-- INFORMATION SUPPLIED --
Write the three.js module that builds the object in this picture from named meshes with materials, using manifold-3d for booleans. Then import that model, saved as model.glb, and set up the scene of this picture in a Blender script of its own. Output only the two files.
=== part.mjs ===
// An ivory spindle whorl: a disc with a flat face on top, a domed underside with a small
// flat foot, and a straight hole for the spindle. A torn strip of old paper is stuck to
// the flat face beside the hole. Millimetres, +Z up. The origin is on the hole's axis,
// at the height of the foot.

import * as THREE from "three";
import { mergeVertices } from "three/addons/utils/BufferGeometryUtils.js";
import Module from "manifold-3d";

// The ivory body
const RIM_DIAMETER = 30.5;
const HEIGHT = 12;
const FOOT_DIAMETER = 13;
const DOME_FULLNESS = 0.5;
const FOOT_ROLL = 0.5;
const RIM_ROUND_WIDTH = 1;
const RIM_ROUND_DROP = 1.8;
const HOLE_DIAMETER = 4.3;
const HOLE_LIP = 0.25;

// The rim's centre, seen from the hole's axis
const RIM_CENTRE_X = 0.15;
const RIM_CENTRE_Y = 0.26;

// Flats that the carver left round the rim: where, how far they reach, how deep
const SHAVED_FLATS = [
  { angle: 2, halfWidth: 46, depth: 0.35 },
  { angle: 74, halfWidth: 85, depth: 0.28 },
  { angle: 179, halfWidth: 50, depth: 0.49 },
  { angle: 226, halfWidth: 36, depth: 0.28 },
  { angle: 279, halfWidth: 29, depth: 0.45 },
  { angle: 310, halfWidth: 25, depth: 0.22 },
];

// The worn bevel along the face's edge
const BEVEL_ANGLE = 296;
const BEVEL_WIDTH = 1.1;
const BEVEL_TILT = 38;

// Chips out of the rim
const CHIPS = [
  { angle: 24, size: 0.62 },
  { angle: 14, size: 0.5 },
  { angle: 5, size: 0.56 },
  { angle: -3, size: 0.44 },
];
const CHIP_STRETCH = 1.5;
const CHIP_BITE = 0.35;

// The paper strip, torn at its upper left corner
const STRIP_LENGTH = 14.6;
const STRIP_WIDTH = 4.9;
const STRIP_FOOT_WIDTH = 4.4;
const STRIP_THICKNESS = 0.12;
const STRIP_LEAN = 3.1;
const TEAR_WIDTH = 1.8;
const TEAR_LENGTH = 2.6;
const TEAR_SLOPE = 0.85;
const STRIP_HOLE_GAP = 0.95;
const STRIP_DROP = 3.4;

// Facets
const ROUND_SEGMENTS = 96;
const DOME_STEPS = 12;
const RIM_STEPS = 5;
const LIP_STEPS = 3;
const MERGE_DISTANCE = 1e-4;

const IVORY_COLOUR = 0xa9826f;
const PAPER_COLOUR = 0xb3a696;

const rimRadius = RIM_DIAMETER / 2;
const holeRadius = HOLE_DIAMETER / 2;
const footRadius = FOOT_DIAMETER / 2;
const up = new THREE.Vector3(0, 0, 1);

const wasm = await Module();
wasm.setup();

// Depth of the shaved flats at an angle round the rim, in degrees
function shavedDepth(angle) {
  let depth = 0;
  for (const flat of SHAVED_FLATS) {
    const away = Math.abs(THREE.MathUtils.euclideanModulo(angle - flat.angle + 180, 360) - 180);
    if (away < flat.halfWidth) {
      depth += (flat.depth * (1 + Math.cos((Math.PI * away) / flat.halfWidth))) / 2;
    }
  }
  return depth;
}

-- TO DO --
Copy exactly the lines that run from the first line of the data to the line containing "const BEVEL_TILT = 38;", please, with both ends included and nothing else.

-- OUTPUT FOR THIS EXERCISE --
Write the three.js module that builds the object in this picture from named meshes with materials, using manifold-3d for booleans. Then import that model, saved as model.glb, and set up the scene of this picture in a Blender script of its own. Output only the two files.
=== part.mjs ===
// An ivory spindle whorl: a disc with a flat face on top, a domed underside with a small
// flat foot, and a straight hole for the spindle. A torn strip of old paper is stuck to
// the flat face beside the hole. Millimetres, +Z up. The origin is on the hole's axis,
// at the height of the foot.

import * as THREE from "three";
import { mergeVertices } from "three/addons/utils/BufferGeometryUtils.js";
import Module from "manifold-3d";

// The ivory body
const RIM_DIAMETER = 30.5;
const HEIGHT = 12;
const FOOT_DIAMETER = 13;
const DOME_FULLNESS = 0.5;
const FOOT_ROLL = 0.5;
const RIM_ROUND_WIDTH = 1;
const RIM_ROUND_DROP = 1.8;
const HOLE_DIAMETER = 4.3;
const HOLE_LIP = 0.25;

// The rim's centre, seen from the hole's axis
const RIM_CENTRE_X = 0.15;
const RIM_CENTRE_Y = 0.26;

// Flats that the carver left round the rim: where, how far they reach, how deep
const SHAVED_FLATS = [
  { angle: 2, halfWidth: 46, depth: 0.35 },
  { angle: 74, halfWidth: 85, depth: 0.28 },
  { angle: 179, halfWidth: 50, depth: 0.49 },
  { angle: 226, halfWidth: 36, depth: 0.28 },
  { angle: 279, halfWidth: 29, depth: 0.45 },
  { angle: 310, halfWidth: 25, depth: 0.22 },
];

// The worn bevel along the face's edge
const BEVEL_ANGLE = 296;
const BEVEL_WIDTH = 1.1;
const BEVEL_TILT = 38;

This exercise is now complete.